I would remark that here intellect, will, taste, and passion are all said to cooperate in the formation of a philosophical opinion, and that intellect is not denied a part. James was interested in giving personal preference a part in the process but not the only part. The key phrase in the passage is “the whole man.” When he spoke in this way, James did not wish to deny that intellectual considerations played some part in his abandonment of, say, determinism. When this strain comes to the fore in his thinking, he emphasizes that a decision to accept or reject a metaphysics is dictated by a blend of considerations that are logical, empirical, and emotional. When he is thinking along these lines, he is far from accepting the anti-intellectual idea that a factual belief is tested by experience alone, a mathematico-logical belief by examining only the relationships between ideas, and a metaphysical belief by consulting only one’s emotions.
By the time his Pragmatism appeared, he was moving away, I suggest, from the notion that we test our beliefs individually in accordance with standards that are peculiar to the discipline from which they come. He was leaning more and more to the view that when we think we are testing an isolated belief, whether metaphysical, scientific, or logical, we are really evaluating what he called a “stock of opinions” that is variously composed and subject to the demands of consistency, experience, and emotion. This comes out most clearly in the following passage in his Pragmatism:
The individual has a stock of old opinions already, but he meets a new experience that puts them to a strain. Somebody contradicts them; or in a reflective moment he discovers that they contradict each other; or he hears of facts with which they are incompatible; or desires arise in him which they cease to satisfy. The result is an inward trouble to which his mind till then had been a stranger, and from which he seeks to escape by modifying his previous mass of opinions. He saves as much of it as he can, for in this matter of belief we are all extreme conservatives. So he tries to change first this opinion, and then that (for they resist change very variously), until at last some new idea comes up which he can graft upon the ancient stock with a minimum of disturbance of the latter, some idea that mediates between the stock and the new experience and runs them into one another most felicitously and expediently. This idea is then adopted as the true one. It preserves the older stock of truths with a minimum of modification, stretching them just enough to make them admit novelty, but conceiving that in ways as familiar as the case leaves possible.

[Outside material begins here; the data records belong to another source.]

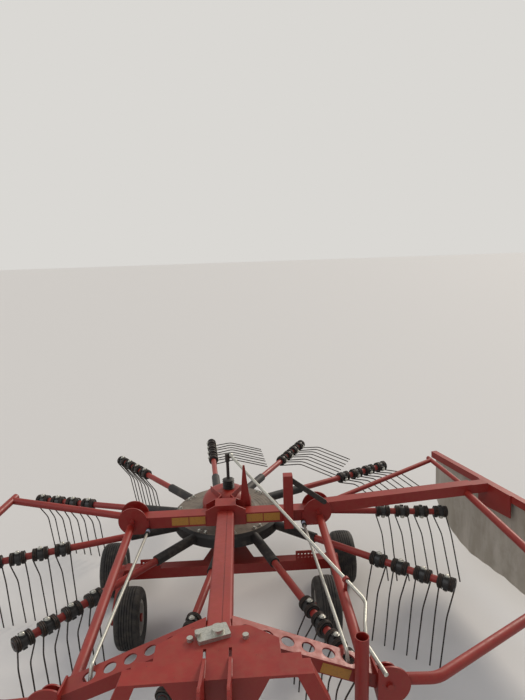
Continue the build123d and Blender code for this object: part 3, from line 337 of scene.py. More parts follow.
@dataclass(frozen=True)
class CurtainSheet(Finish):
    """Coated polyester sheeting: dull grey, woven in fine threads, with paler upright streaks and stained
    green.
    """

    cloth: str = "#9c9486"
    pale: str = "#bab3a7"
    stain: str = "#7b7362"
    roughness: float = 0.58
    # The real thread is 0.5 mm, drawn at 4 mm so that it shows
    thread: float = 0.004
    # Paler upright streaks are about 170 mm wide and 630 mm tall, and stains 180 mm wide
    stretch: tuple[float, float, float] = (6.0, 6.0, 1.6)
    streak: Patches = Patches(1.0, 8.0, 0.66, (0.42, 0.7))
    spot: Patches = Patches(1 / 5.5, 6.0, 0.6, (0.52, 0.78), (0.0, 0.7))

    def look(self, tree: NodeTree, place: Node) -> dict:
        """Builds the coated weave with paler upright streaks and stains."""
        where = place.outputs["Object"]
        stretched = add_node(tree, "Mapping", {"Vector": where, "Scale": self.stretch})
        _, streaked = self.streak.lay(tree, stretched.outputs[0], linear(self.cloth), self.pale)
        _, skin = self.spot.lay(tree, where, streaked, self.stain)
        weave = add_node(tree, "TexWave", {"Vector": where, "Scale": 1 / self.thread / math.tau},
                         bands_direction="Z")
        relief = add_node(tree, "Bump", {
            "Height": weave.outputs["Fac"], "Strength": 0.15, "Distance": 0.0004})
        return {"Base Color": skin, "Roughness": self.roughness, "Normal": relief}


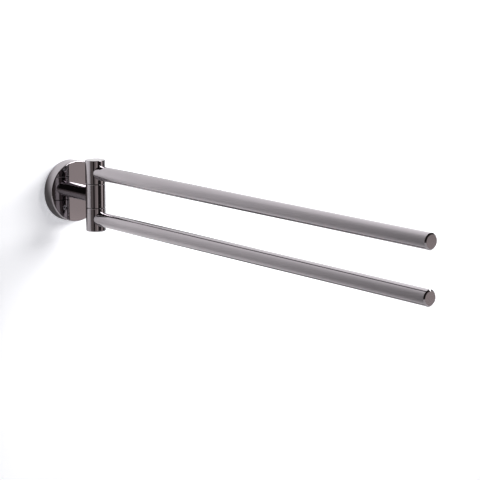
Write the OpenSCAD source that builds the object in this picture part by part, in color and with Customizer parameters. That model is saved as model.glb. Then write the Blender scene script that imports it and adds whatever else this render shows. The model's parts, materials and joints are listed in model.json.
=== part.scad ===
// Towel holder with two arms that swing from an upright post, held to the wall by a round rosette.
// The wall is the plane y = 0 and the holder stands out of it along -Y, with +Z up.
// The origin is the middle of the rosette's back, level with the stem.

/* [Arms] */
// Reach of each arm, from the axis of the post to its outer end
arm_reach = 387; // [250:1:500]
// Outside diameter of the arm tubes
arm_d = 12; // [10:0.5:15]
// Wall of the arm tubes
arm_wall = 1.2; // [0.8:0.1:1.8]
// How much nearer the stem the arm's axis lies than the middle of its knuckle
arm_inset = 0.7; // [0:0.1:2]
// Thickness of the end cap that shows beyond the tube
cap_head = 1.6; // [1.4:0.1:4]
// Chamfer round the outer end of the end cap
cap_chamfer = 1; // [0.2:0.1:1.3]
// Length of the end cap's plug inside the tube
cap_plug = 10; // [5:1:20]
// Length of the spigot's plug inside the tube
spigot_plug = 16; // [8:1:30]
// Thread diameter of the spigot's nose
spigot_thread_d = 6; // [4:0.5:6.5]

/* [Post] */
// Diameter of the post
post_d = 16.5; // [15.5:0.5:22]
// Distance of the post's axis from the wall
post_out = 38; // [34:1:60]
// Height of each of the post's three knuckles
knuckle_h = 19.7; // [18:0.1:26]
// Thickness of the plastic washers between the knuckles
washer_t = 0.3; // [0.2:0.1:1]
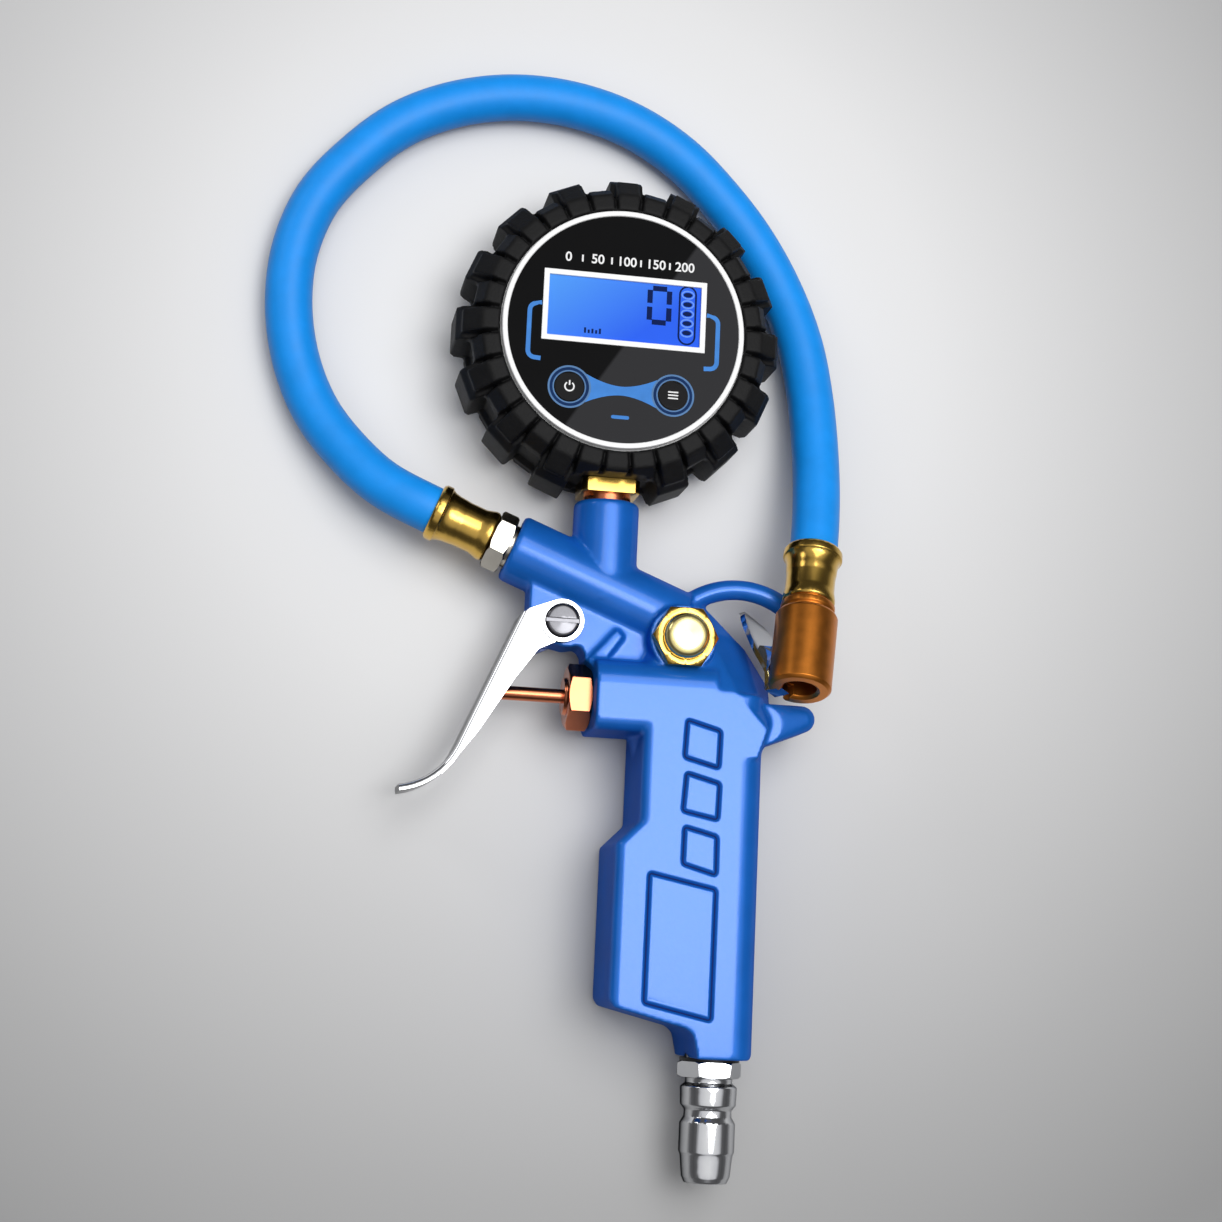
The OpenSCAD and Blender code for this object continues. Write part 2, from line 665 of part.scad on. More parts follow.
module gauge_case() {
    r = case_r;
    back_t = 2;
    color("dimgray") in_row_frame() at_gauge() difference() {
        union() {
            rotate_extrude() polygon([
                [0, case_z0], [r - 1, case_z0], [r, case_z0 + 1], [r, case_z1], [r - case_wall, case_z1],
                [r - case_wall, case_z0 + back_t], [0, case_z0 + back_t]
            ]);
            // Walls of the battery bay
            translate([-bay_w / 2 - 1.4, bay_y[0] - 1.4, case_z0 + back_t])
                cube([bay_w + 2.8, bay_y[1] - bay_y[0] + 2.8, cell_d + 1.4]);
            // Posts under the circuit board
            for (a = [30, 150, 210, 330])
                rotate([0, 0, a]) translate([r - 8.5, 0, case_z0 + 1]) cylinder(r = 2, h = board_z - case_z0 - 1);
            // Boss for the cover's screw
            translate([0, bay_y[0] - 4, case_z0 + 1]) cylinder(r = 2.6, h = 9);
        }
        translate([-bay_w / 2, bay_y[0], case_z0 - 1]) cube([bay_w, bay_y[1] - bay_y[0], cell_d + 3.6]);
        translate([-bay_w / 2 - 1, bay_y[0] - 7, case_z0 - 1]) cube([bay_w + 2, bay_y[1] - bay_y[0] + 8, 2]);
        translate([0, bay_y[0] - 4, case_z0]) cylinder(r = 1, h = 8);
        along_down(0, -r + 6, bore_z) cylinder(r = stem_shank_r + seat_gap, h = 12);
    }
}

// One tread block standing on the boot, by its section in radius and height
module tread_block(angle, width, section) {
    rotate([0, 0, angle]) rotate([90, 0, 0]) translate([0, 0, -width / 2]) linear_extrude(width) polygon(section);
}

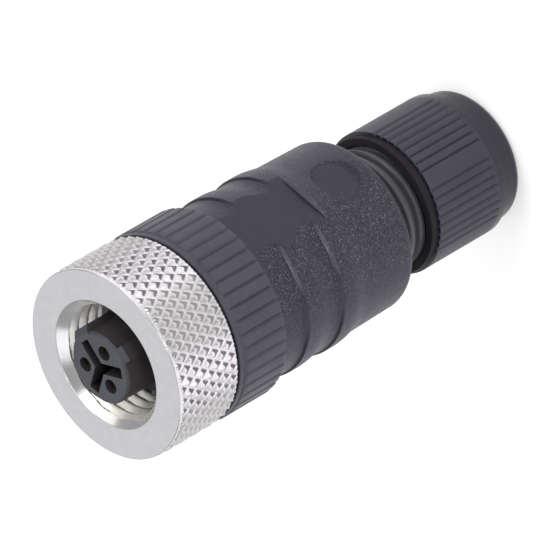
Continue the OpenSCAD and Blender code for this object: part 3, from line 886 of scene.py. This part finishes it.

Here, I suggest, there is no tendency to insist that physics works in one way, logic in a second, and metaphysics in a third. The emphasis is rather on the idea that a whole man will subject a heterogeneous stock of opinions to a test in which conformity to both experience and desire is to be taken into account, that he will balance many considerations against each other in an effort to deal with the challenge that has put the old system to a strain. And although James recognizes the need to preserve that system with a minimum of modification, he regards even the oldest truths in the old stock—those of logic and mathematics—as modifiable in the face of a challenge from experience or emotion.
“How plastic even the oldest truths…really are,” he announces, “has been vividly shown in our day by the transformation of logical and mathematical ideas.” This is the James who encourages us to reject sharp positivistic distinctions between the analytic and the synthetic, between metaphysics and science, and between science and morals. This is the James who looks forward in the history of American philosophy and not backward to the anti-intellectualism of Edwards and Emerson. This is the greater James but the James I don’t see enough of in this lucid, stimulating examination of pragmatism.